HABER- Ceren AKYIL-Mehmet Rumet SOYLU
İHD Diyarbakır Şubesi'nde 2 gün boyunca sürecek olan çalıştay Türkiye’nin farklı illerinden insan hakları savunucuları ve hapishane alanında çalışan kurum temsilcilerinin katılımıyla gerçekleştiriliyor. Çalıştayda, hapishanelerde yaşanan hak ihlalleri, sağlık hizmetlerine erişimden iletişim kısıtlamalarına, disiplin cezalarından infaz uygulamalarına kadar birçok başlıkta ele alınacak.
CEZAEVİ GERÇEKLİĞİ
İlk oturumun basına açık olduğu çalıştayda, açılış konuşmasını yapan İHD Eş Genel Başkanı Hüseyin Küçükbalaban, hem Türkiye’de hem de Dünyada insan hakları ihlalleri dendiği zaman en çok üzerinde durulan yerin cezaevleri gerçekliği olduğunu hatırlatarak, İHD’nin 1986 yılında hapishane önünde kurulmuş bir dernek olduğunu ve 40 yıla yakın bir süredir cezaevlerini izlediğini ve hak ihlallerini paylaştığını ifade etti.
“AĞIRLAŞTIRILMIŞ MÜEBBET İDAM DEMEKTİR”
Küçükbalaban, Türkiye’de idam cezasının kaldırıldığını fakat ağırlaştırılmış müebbet cezasıyla insanların bir anda idam edilmediğini, ağır, ağır ölüme terk edildiğini dile getirerek Adalet Bakanlığı’nın 2024 yılının ilk 10 ayına 709 tutuklunun yaşamını yitirdiğine dair paylaştığı verileri hatırlattı.

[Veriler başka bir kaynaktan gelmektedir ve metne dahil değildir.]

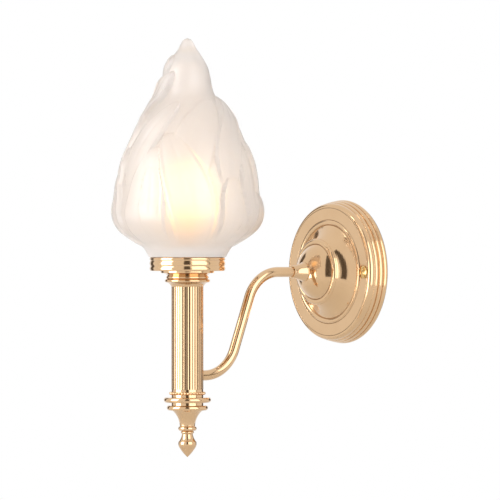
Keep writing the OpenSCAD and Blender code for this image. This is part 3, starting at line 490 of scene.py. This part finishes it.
def swept_arm(name):
    """The tube along the arm's line: a ring is drawn out and turned round the bends, then given its wall."""
    mesh = bmesh.new()
    ring = bmesh.ops.create_circle(mesh, segments=48, radius=arm_radius * MM)["verts"]
    bmesh.ops.rotate(mesh, cent=(0, 0, 0), matrix=Matrix.Rotation(pi / 2, 3, "X"), verts=ring)
    bmesh.ops.translate(mesh, vec=(0, (arm_start - torch_out) * MM, -arm_rise * MM), verts=ring)
    place = Vector((0, (arm_foot - torch_out) * MM, -arm_rise * MM))
    heading = Vector((0, 1, 0))
    edges = list(mesh.edges)

    def straight(length, steps):
        nonlocal edges
        for _ in range(steps):
            grown = bmesh.ops.extrude_edge_only(mesh, edges=edges)["geom"]
            corners = [g for g in grown if isinstance(g, bmesh.types.BMVert)]
            edges = [g for g in grown if isinstance(g, bmesh.types.BMEdge)
                     and all(v in corners for v in g.verts)]
            bmesh.ops.translate(mesh, vec=heading * length * MM / steps, verts=corners)

    def bend(centre, angle):
        nonlocal edges, heading
        corners = list({v for e in edges for v in e.verts})
        grown = bmesh.ops.spin(mesh, geom=corners + edges, cent=centre, axis=(1, 0, 0), angle=angle,
                               steps=bend_steps)
        edges = [g for g in grown["geom_last"] if isinstance(g, bmesh.types.BMEdge)]
        heading = Matrix.Rotation(angle, 3, "X") @ heading

    straight(arm_foot - arm_start, 2)
    bend(place + Vector((0, 0, bend_radius * MM)), bend_angle)
    straight(slope, 3)
    run = 2 * bend_radius * sin(bend_angle) + slope * cos(bend_angle)
    top = Vector((0, (arm_foot - torch_out + run) * MM, 0))
    bend(top - Vector((0, 0, bend_radius * MM)), -bend_angle)
    straight(-arm_end - top.y / MM, 4)
    bmesh.ops.remove_doubles(mesh, verts=mesh.verts, dist=1e-7)
    bmesh.ops.recalc_face_normals(mesh, faces=mesh.faces)
    bmesh.ops.solidify(mesh, geom=mesh.faces[:], thickness=arm_wall * MM)
    return finished(name, mesh)


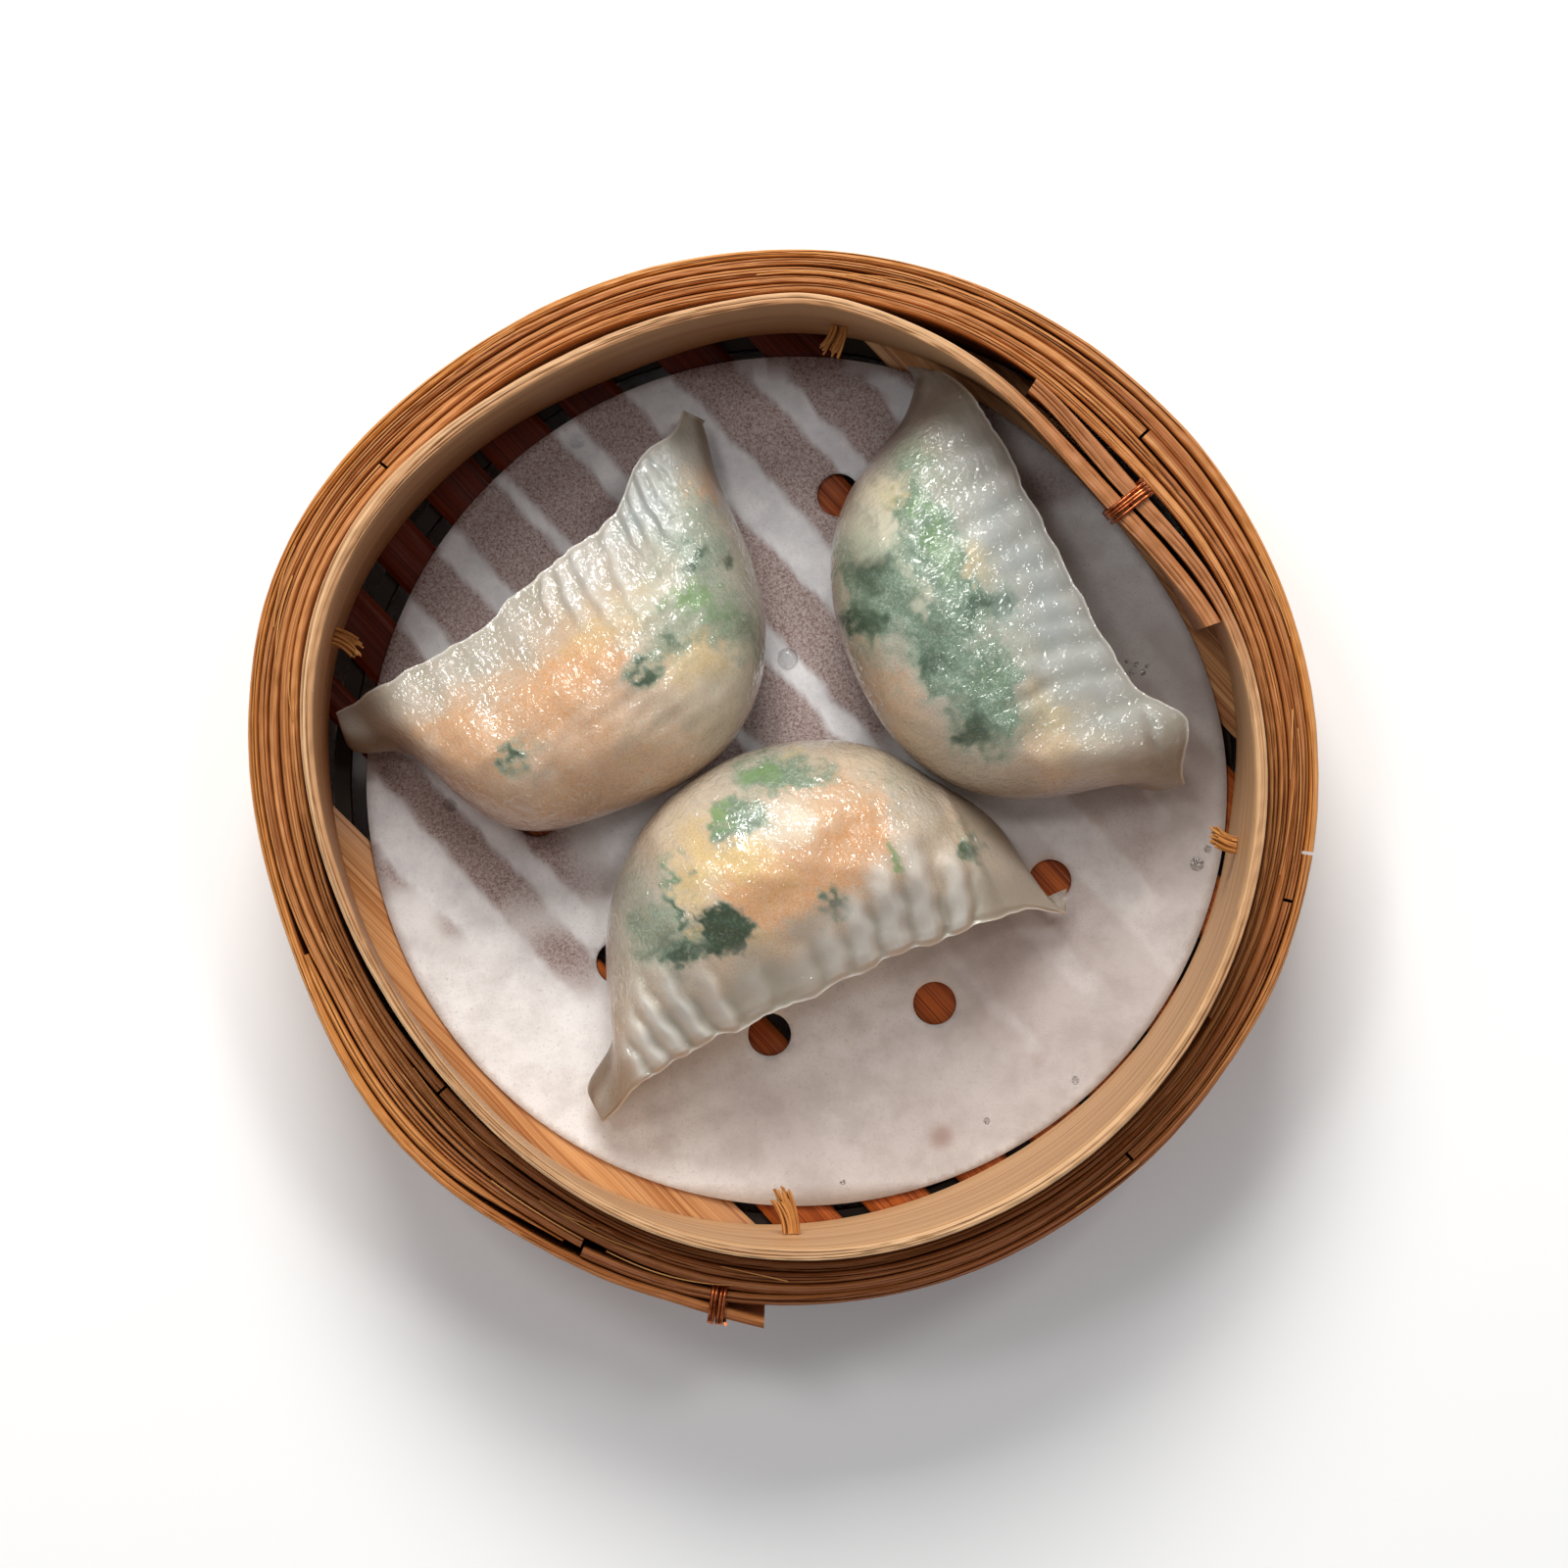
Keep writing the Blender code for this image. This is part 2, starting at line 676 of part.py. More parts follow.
def bind_wrap_end(wraps, material, collection, cutters):
    outer_turn = WRAP_WIRE_ANGLE + 1440
    level = WRAP_HEIGHT - WIRE_DROP
    level_share = level / WRAP_HEIGHT
    outer_layers = layers_within(outer_turn) + WRAP_FILL + patch_room(outer_turn)
    inner_layers = layers_within(outer_turn) - 1
    inner = min(float(wall_face(outer_turn, inner_layers, share)) for share in (level_share, 1))
    outer = max(float(wall_face(outer_turn, outer_layers, share)) for share in (level_share, 1))
    outer += float(flare(outer_turn + WIRE_REACH))
    room = WIRE_THICKNESS + 2 * WIRE_CLEARANCE
    slot = box_cutter(
        "slot_wrap",
        WRAP_WIRE_ANGLE,
        inner - NOTCH_OVERLAP / 2,
        outer + SLOT_OVERHANG,
        SLOT_WIDTH,
        level - SLOT_HEIGHT / 2,
        level + SLOT_HEIGHT / 2,
        cutters,
    )
    notch = box_cutter(
        "notch_wrap",
        WRAP_WIRE_ANGLE,
        inner - room,
        inner + NOTCH_OVERLAP,
        SLOT_WIDTH,
        level - SLOT_HEIGHT,
        WRAP_HEIGHT + SLOT_OVERHANG,
        cutters,
    )
    cut(wraps[6], slot)
    cut(wraps[7], slot)
    cut(wraps[3], notch)
    make_binding("wire_2", WRAP_WIRE_ANGLE, inner, outer, WRAP_HEIGHT, material, collection)


def make_lash_ends(material, collection):
    """Frayed ends of the lashing, tapered and a little bent, that poke through the hoop."""
    for index, (angle, length, lean) in enumerate(LASH_ENDS):
        start = float(hoop_inner(angle, LASH_HEIGHT)) - LASH_GAP
        shares = np.linspace(0, 1, len(LASH_RADII))
        points = [(start - length * s, lean * s * s, LASH_HEIGHT + LASH_RISE * s) for s in shares]
        radii = [radius * 2 for radius in LASH_RADII]
        lash = tube(f"lash_{index + 1}", points, 1.0, material, collection, radii)
        lash.rotation_euler.z = math.radians(angle)


def centre_on_origin(collections):
    """Parents every piece to an empty and moves it so that the footprint is centred."""
    anchor = bpy.data.objects.new("steamer", None)
    bpy.context.scene.collection.objects.link(anchor)
    pieces = [item for collection in collections for item in collection.objects]
    for item in pieces:
        item.parent = anchor
    bpy.context.view_layer.update()
    graph = bpy.context.evaluated_depsgraph_get()
    low, high = np.full(3, np.inf), np.full(3, -np.inf)
    for item in collections[0].objects:
        evaluated = item.evaluated_get(graph)
        mesh = evaluated.to_mesh()
        world = evaluated.matrix_world
        places = np.array([world @ vertex.co for vertex in mesh.vertices])
        low, high = np.minimum(low, places.min(axis=0)), np.maximum(high, places.max(axis=0))
        evaluated.to_mesh_clear()
    anchor.location = (-(low[0] + high[0]) / 2, -(low[1] + high[1]) / 2, 0.0)


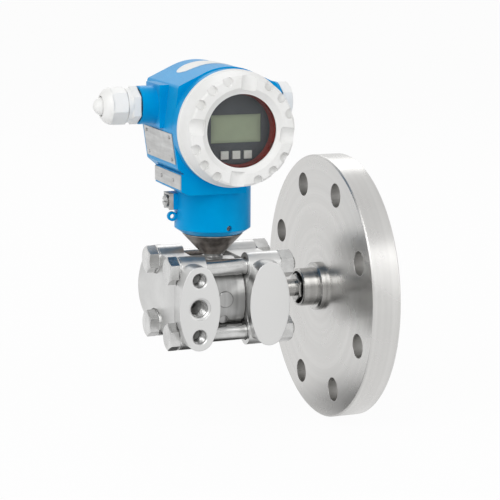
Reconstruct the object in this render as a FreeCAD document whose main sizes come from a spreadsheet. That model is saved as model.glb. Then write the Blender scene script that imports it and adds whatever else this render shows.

SAĞLIKLARI YILLAR İÇİNDE TÜKETİLDİ
İdamın kaldırıldığını ancak, ağırlaştırılmış müebbet ile bir şekilde fiziki olarak ölmelerine yol açtığını ifade eden Küçükbalaban, “Siz insanları idam etmiyorsunuz ama yıllar içerisinde sağlığını tüketiyorsunuz. Ağırlaştırılmış hapis idam demektir. İdamı kaldıran ülkeler arasında yer aldığını söylüyoruz ama uzatılmış idamın olduğuna tanıklık etmekteyiz. Diğer yandan kurdukları idare gözlem kurulları infazlarını tamamlamalarına rağmen insanların infazını hukukta hiçbir yeri olmayan uygulamayla, ucube kararlarla infazları ertelenmekte” tepkisinde bulundu.
“DEVLET ATMASI GEREKEN ADIMLARI ATMADI”
“Umut hakkı”nın hasta tutsaklar meselesi kadar önemli olduğunu vurgulayan küçükbalaban, “Şu anda yürüyen bir süreç var ama bunun içerisinde şu ana kadar geldiğimiz noktada devletin atması gereken hiçbir adımı atmadığını gözlemliyoruz. Çağrılara rağmen bugüne kadar iktidarın ne hasta mahpuslar konusunda ne umut hakkı konusunda ne de tecridin tümüyle kalkması noktasında adım atmadığını görüyoruz. Güncele takılmadan ama güncelin imkanıyla bu konuları tekrardan gündeme getirmeye gerek duyduk” şeklinde konuştu.